In a nutshell: the OS and apps should monitor the user’s behavior, and if they observe the user performing a task “the long way” for which an advanced gesture exists, they should display an unobtrusive notification to inform the user that there’s a faster, easier way to do what they’re doing. If the user taps on the notification, they should see a simple, direct, and visual popup which teaches the gesture.

Some Examples

Switching Between Apps

If the OS observes the user switching between apps by using the home button to go to the home screen, then it should display an unobtrusive notification at the top of the screen, like so:

Screenshot of iOS Four-finger Swipe Gesture Notification
iOS Four-finger Swipe Gesture Notification

If the user taps the notification, the OS would display a view which would teach the shortcut in a simple, direct, and visual way. Maybe it’d be some illustrations, maybe some animations — I’m not an expert in this sort of thing, and I’ll leave this up to those who are.

Jumping Multiple Steps in Safari’s History

If Safari observes the user tapping the “Back” button repeatedly, it should display an unobtrusive notification at the top of the screen, like so:

Screenshot of Safari History Jump Gesture Notification
Safari History Jump Gesture Notification

If the user taps the notification, the app would display a view… well, you get the idea.

I’d love to see Apple or Google implement this idea at the OS level and in their apps, and provide APIs for this approach, but in the meantime any app developer can add this to their apps right now.

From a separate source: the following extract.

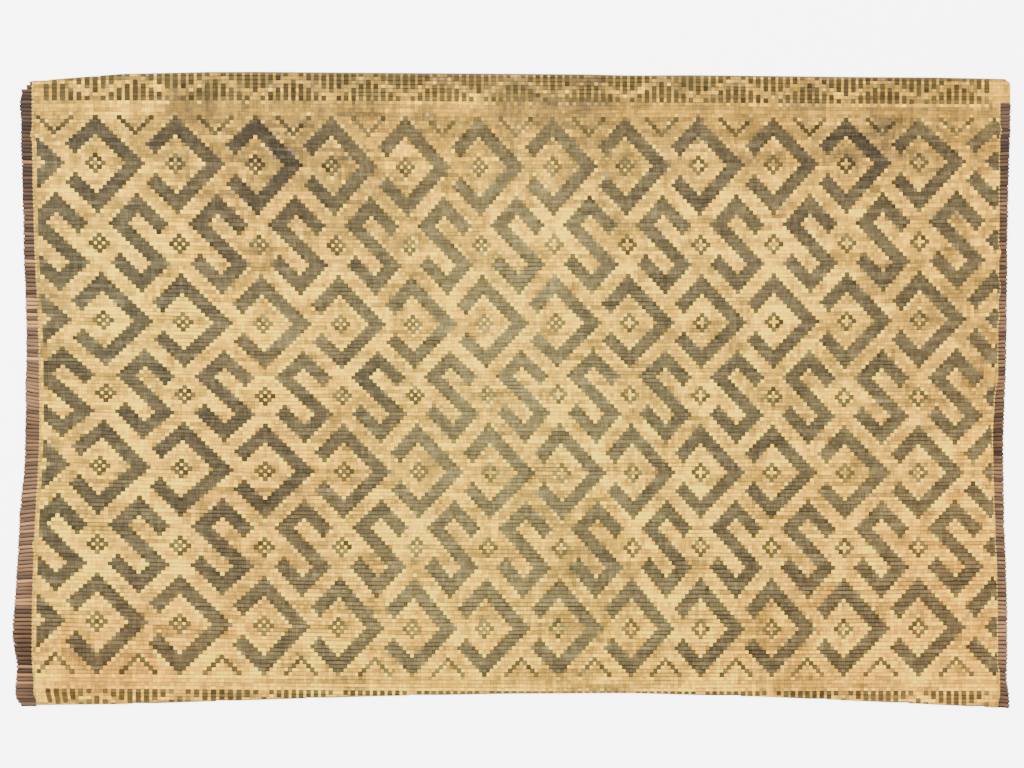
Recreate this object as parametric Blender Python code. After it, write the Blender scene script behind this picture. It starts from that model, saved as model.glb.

Finally, my colleague Timothy Meaney has pointed out that this idea assumes that touch apps have already crossed the threshold of making powerful functionality accessible to a broad audience, and that the next challenge is for app developers to provide more thoughtful interactions to their users — to create apps which anticipate their users’ needs, support them towards their goals, and generally strive to delight their users by constantly helping and supporting them. This rings true for me and I appreciate Tim pointing it out.